パリが恋するとき ★★☆
(A New Kind of Love)

1963 US
監督:メルビル・シェイベルソン
出演:ポール・ニューマン、ジョアン・ウッドワード、セルマ・リッター、エバ・ガボール

左:ジョアン・ウッドワード、中:セルマ・リッター、右:エバ・ガボール

ポール・ニューマンは決して口数が多い役者ではありませんが、彼独自のチャームがあるのでロマンティック・コメディに出演してもそれほどおかしくはないように思われるにも関わらず、彼が出演している作品でロマンティック・コメディと呼べるものはここに取り上げる「パリが恋するとき」くらいです。彼にはどこか反抗的なムードが漂っているので、やはりロマコメ向きではないと一般的には考えられていたのだろうかとふと思ったりもします。では、本当に彼がロマコメに出演すれば結果はどうなのでしょうか?その貴重な回答が「パリが恋するとき」に見出せるのです。彼の相手を務めているのが、実の嫁さんのジョアン・ウッドワードであることもあってか、これがなかなか悪くはありません。確かに、彼にケーリー・グラントのようなソフィスティケートされた会話廻しを期待しても無理であろうし、ロック・ハドソンのようなマッチョ的なチャームを期待しても無理であることは最初から明らかですが、ケーリー・グラントやロック・ハドソンに比べれば遥かに少ない会話量の中で彼らしい魅力がうまく引き出されているように見えます。というのも、この作品でアクティブに振舞うのは、彼ではなく相手役のジョアン・ウッドワードの方であり、コミカルな役回りは彼女が受け持ち、彼はどちらかというと引き立て役に廻っているからです。

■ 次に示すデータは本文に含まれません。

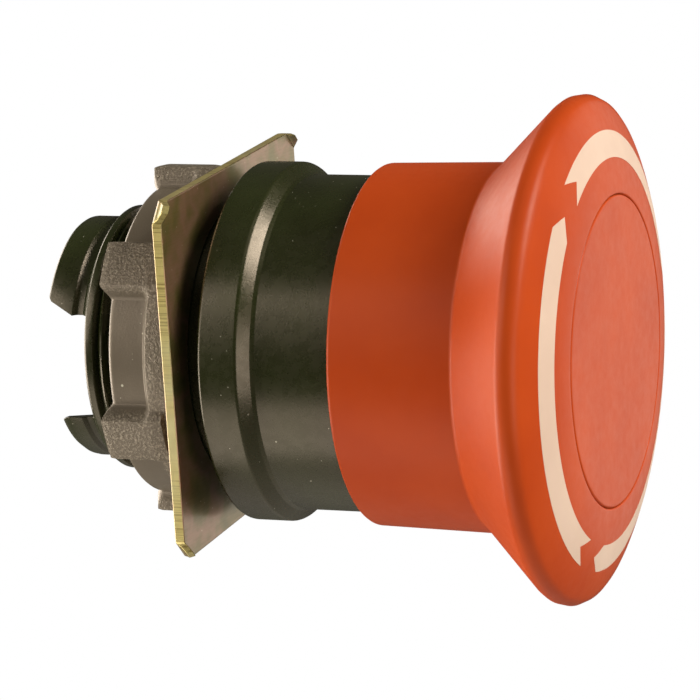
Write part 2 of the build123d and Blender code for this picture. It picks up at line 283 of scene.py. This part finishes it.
class Shader:
    """A node material with object coordinates in millimetres at hand."""

    def __init__(self, name):
        self.slot = name
        self.material = bpy.data.materials.new(name)
        self.material.use_nodes = True
        self.nodes = self.material.node_tree.nodes
        self.links = self.material.node_tree.links
        self.surface = self.nodes["Principled BSDF"]
        coordinates = self.nodes.new("ShaderNodeTexCoord")
        scale = self.nodes.new("ShaderNodeVectorMath")
        scale.operation = "SCALE"
        scale.inputs["Scale"].default_value = 1 / MM
        self.links.new(coordinates.outputs["Object"], scale.inputs[0])
        self.place = scale.outputs[0]
        self.bump = None

    def stretched(self, x, y, z):
        """The coordinates scaled by a different amount each way."""
        node = self.nodes.new("ShaderNodeVectorMath")
        node.operation = "MULTIPLY"
        node.inputs[1].default_value = (x, y, z)
        self.links.new(self.place, node.inputs[0])
        return node.outputs[0]

    def noise(self, per_mm, detail=3.0, roughness=0.5, place=None):
        node = self.nodes.new("ShaderNodeTexNoise")
        node.inputs["Scale"].default_value = per_mm
        node.inputs["Detail"].default_value = detail
        node.inputs["Roughness"].default_value = roughness
        self.links.new(place or self.place, node.inputs["Vector"])
        return node.outputs["Fac"]

    def specks(self, per_mm, size):
        """Small round dots, 1 in a dot and 0 elsewhere."""
        node = self.nodes.new("ShaderNodeTexVoronoi")
        node.inputs["Scale"].default_value = per_mm
        self.links.new(self.place, node.inputs["Vector"])
        dots = self.ramp(node.outputs["Distance"], [(0.0, 1), (size, 1), (size * 1.5, 0)])
        chosen = self.ramp(node.outputs["Color"], [(0.0, 0), (0.62, 0), (0.7, 1)])
        return self.math("MULTIPLY", dots, chosen)

    def math(self, operation, a, b):
        node = self.nodes.new("ShaderNodeMath")
        node.operation = operation
        for socket, value in zip(node.inputs, (a, b)):
            if isinstance(value, (int, float)):
                socket.default_value = value
            else:
                self.links.new(value, socket)
        return node.outputs[0]

    def ramp(self, factor, stops):
        """stops are (position, grey) or (position, (r, g, b))."""
        node = self.nodes.new("ShaderNodeValToRGB")
        elements = node.color_ramp.elements
        while len(elements) < len(stops):
            elements.new(0.5)
        for element, (position, colour) in zip(elements, stops):
            element.position = position
            shade = colour if isinstance(colour, tuple) else (colour, colour, colour)
            element.color = (*shade, 1)
        self.links.new(factor, node.inputs[0])
        return node.outputs[0]

    def mix(self, factor, a, b):
        node = self.nodes.new("ShaderNodeMix")
        node.data_type = "RGBA"
        self.links.new(factor, node.inputs["Factor"])
        for socket, value in ((node.inputs[6], a), (node.inputs[7], b)):
            if isinstance(value, tuple):
                socket.default_value = (*value, 1)
            else:
                self.links.new(value, socket)
        return node.outputs[2]

    def add_bump(self, height, distance_mm, strength):
        """Adds relief to what is there already."""
        node = self.nodes.new("ShaderNodeBump")
        node.inputs["Distance"].default_value = distance_mm * MM
        node.inputs["Strength"].default_value = strength
        self.links.new(height, node.inputs["Height"])
        if self.bump:
            self.links.new(self.bump, node.inputs["Normal"])
        self.bump = node.outputs["Normal"]
        self.links.new(self.bump, self.surface.inputs["Normal"])

    def colour(self, socket):
        self.links.new(socket, self.surface.inputs["Base Color"])

    def roughness(self, socket):
        self.links.new(socket, self.surface.inputs["Roughness"])

    def level(self, **values):
        """Sets shader sockets that are the same all over."""
        for key, value in values.items():
            self.surface.inputs[SOCKETS[key]].default_value = value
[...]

つまり、無理をしていないのです。このような軽い作品では、ポール・ニューマンはサポート的な役廻りの方が合うことを、「パリが恋するとき」は見事に証明しているとすら云えるかもしれません。あまり、アグレッシブに喋りまくっては駄目なのですね。要するに、いつもの彼のイメージが決定的に損なわれない範囲で、彼のコミカルな側面が引き出されているのです。そのことは、飛行機の中で彼がスチュワーデスをからかう冒頭近くのシーンから明瞭になります。また、舞台がパリに設定されていることも、かなりプラスになっているのではないでしょうか。ニューヨークに舞台が設定されるポール・ニューマンのロマコメというのはなかなか想像が付きませんが、それがパリだと自然に思われるところがあります。というのも、花の都パリという華やかなイメージがあるというだけではなく、本来のテリトリーが舞台ではないという脱日常性のイメージがそこにはあるからです。但し、何度か白昼妄想に耽るシーンで、あのポール・ニューマンが珍妙なスラップスティックパフォーマンスを見せてくれますが、これは頂けません。実は、個人的に知る限り、ポール・ニューマンは、この作品以外に3作品で、僅かの間とはいえ慣れないはずのスラップスティックパフォーマンスを見せてくれます。それは、「Rally 'Round the Flag Boys!」(1958)、「青年」(1962)、「何という行き方!」(1964)であり、最後のものに関しては彼にこんな才能があったのかと思わせる熱演すら見せてくれます。いずれにしろ、猿のようにシャンデリラに乗ってそれをスイングさせるシーンすらあり、若気の至りで出演したとしか思えない「Rally 'Round the Flag Boys!」以外の2作品は、そもそもカメオ出演に過ぎません。しかし、カメオ出演などではない「パリが恋するとき」での彼のスラップスティックパフォーマンスは、それ以外のパフォーマンスが順当であるだけに完全に場違いな印象があり、はっきり云えばない方が遥かにマシでしょう。監督のメルビル・シェイベルソンはカラフルで素晴らしい作品「ナポリ湾」を手掛けた監督さんであり、「パリが恋するとき」でもところどころ色彩に対する拘りが感じられるところがあります。モーリス・シュバリエが本人役でカメオ出演しているパーティシーン(上掲画像参照)がその1つです。この後すぐに、緑と黄色の風船が乱舞しますが、鮮やかな色彩が目を惹きます(この点に言及したかったこともあり、肝心のポール・ニューマンが写っていない画像を掲載してしまいました、悪しからず)。ということで、あちらでの評価は概して低く、スラップスティックシーンなど確かに余りにも安易過ぎるシーンが散見されるとはいえ、ポール・ニューマンのロマコメが見られるという点では貴重な作品です。